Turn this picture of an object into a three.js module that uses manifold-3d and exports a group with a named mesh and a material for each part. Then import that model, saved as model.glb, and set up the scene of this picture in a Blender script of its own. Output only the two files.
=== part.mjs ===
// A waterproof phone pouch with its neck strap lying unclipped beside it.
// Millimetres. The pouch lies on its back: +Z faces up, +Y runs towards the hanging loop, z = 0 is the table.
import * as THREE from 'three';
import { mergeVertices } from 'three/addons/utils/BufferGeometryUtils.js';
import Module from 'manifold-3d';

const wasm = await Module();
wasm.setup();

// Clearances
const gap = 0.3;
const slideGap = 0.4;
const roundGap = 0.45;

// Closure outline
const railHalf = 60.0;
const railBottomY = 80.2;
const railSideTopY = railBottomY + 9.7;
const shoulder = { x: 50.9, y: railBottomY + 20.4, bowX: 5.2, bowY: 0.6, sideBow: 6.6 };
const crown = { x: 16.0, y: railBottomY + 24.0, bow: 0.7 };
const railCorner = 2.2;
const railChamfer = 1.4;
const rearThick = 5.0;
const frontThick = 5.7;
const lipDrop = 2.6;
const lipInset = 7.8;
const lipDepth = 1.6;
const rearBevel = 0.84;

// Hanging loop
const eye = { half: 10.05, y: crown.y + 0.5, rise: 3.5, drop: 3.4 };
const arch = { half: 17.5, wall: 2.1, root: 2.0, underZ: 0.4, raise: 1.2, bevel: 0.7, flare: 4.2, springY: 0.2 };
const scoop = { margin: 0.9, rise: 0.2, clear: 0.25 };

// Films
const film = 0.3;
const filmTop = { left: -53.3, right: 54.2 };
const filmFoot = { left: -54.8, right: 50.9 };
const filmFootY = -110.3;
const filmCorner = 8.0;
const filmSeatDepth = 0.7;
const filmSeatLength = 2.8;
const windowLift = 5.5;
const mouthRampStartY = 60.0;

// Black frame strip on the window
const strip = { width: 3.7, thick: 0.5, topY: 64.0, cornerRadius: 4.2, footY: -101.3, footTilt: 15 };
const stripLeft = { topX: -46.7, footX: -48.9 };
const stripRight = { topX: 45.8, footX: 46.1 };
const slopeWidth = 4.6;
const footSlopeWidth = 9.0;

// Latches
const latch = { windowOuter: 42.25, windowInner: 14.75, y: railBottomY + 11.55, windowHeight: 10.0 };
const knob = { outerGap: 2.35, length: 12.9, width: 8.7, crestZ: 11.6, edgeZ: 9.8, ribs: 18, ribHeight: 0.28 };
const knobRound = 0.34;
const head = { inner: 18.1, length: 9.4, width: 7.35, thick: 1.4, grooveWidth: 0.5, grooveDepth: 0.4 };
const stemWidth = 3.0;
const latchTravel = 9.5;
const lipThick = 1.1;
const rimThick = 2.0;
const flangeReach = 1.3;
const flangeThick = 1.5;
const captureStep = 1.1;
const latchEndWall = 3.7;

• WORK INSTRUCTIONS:
Print, please, the lines from the first line of the material through the line that contains "const mouthRampStartY = 60.0;", exactly as written and with nothing added.

• SOLUTION FOR THIS TASK:
Turn this picture of an object into a three.js module that uses manifold-3d and exports a group with a named mesh and a material for each part. Then import that model, saved as model.glb, and set up the scene of this picture in a Blender script of its own. Output only the two files.
=== part.mjs ===
// A waterproof phone pouch with its neck strap lying unclipped beside it.
// Millimetres. The pouch lies on its back: +Z faces up, +Y runs towards the hanging loop, z = 0 is the table.
import * as THREE from 'three';
import { mergeVertices } from 'three/addons/utils/BufferGeometryUtils.js';
import Module from 'manifold-3d';

const wasm = await Module();
wasm.setup();

// Clearances
const gap = 0.3;
const slideGap = 0.4;
const roundGap = 0.45;

// Closure outline
const railHalf = 60.0;
const railBottomY = 80.2;
const railSideTopY = railBottomY + 9.7;
const shoulder = { x: 50.9, y: railBottomY + 20.4, bowX: 5.2, bowY: 0.6, sideBow: 6.6 };
const crown = { x: 16.0, y: railBottomY + 24.0, bow: 0.7 };
const railCorner = 2.2;
const railChamfer = 1.4;
const rearThick = 5.0;
const frontThick = 5.7;
const lipDrop = 2.6;
const lipInset = 7.8;
const lipDepth = 1.6;
const rearBevel = 0.84;

// Hanging loop
const eye = { half: 10.05, y: crown.y + 0.5, rise: 3.5, drop: 3.4 };
const arch = { half: 17.5, wall: 2.1, root: 2.0, underZ: 0.4, raise: 1.2, bevel: 0.7, flare: 4.2, springY: 0.2 };
const scoop = { margin: 0.9, rise: 0.2, clear: 0.25 };

// Films
const film = 0.3;
const filmTop = { left: -53.3, right: 54.2 };
const filmFoot = { left: -54.8, right: 50.9 };
const filmFootY = -110.3;
const filmCorner = 8.0;
const filmSeatDepth = 0.7;
const filmSeatLength = 2.8;
const windowLift = 5.5;
const mouthRampStartY = 60.0;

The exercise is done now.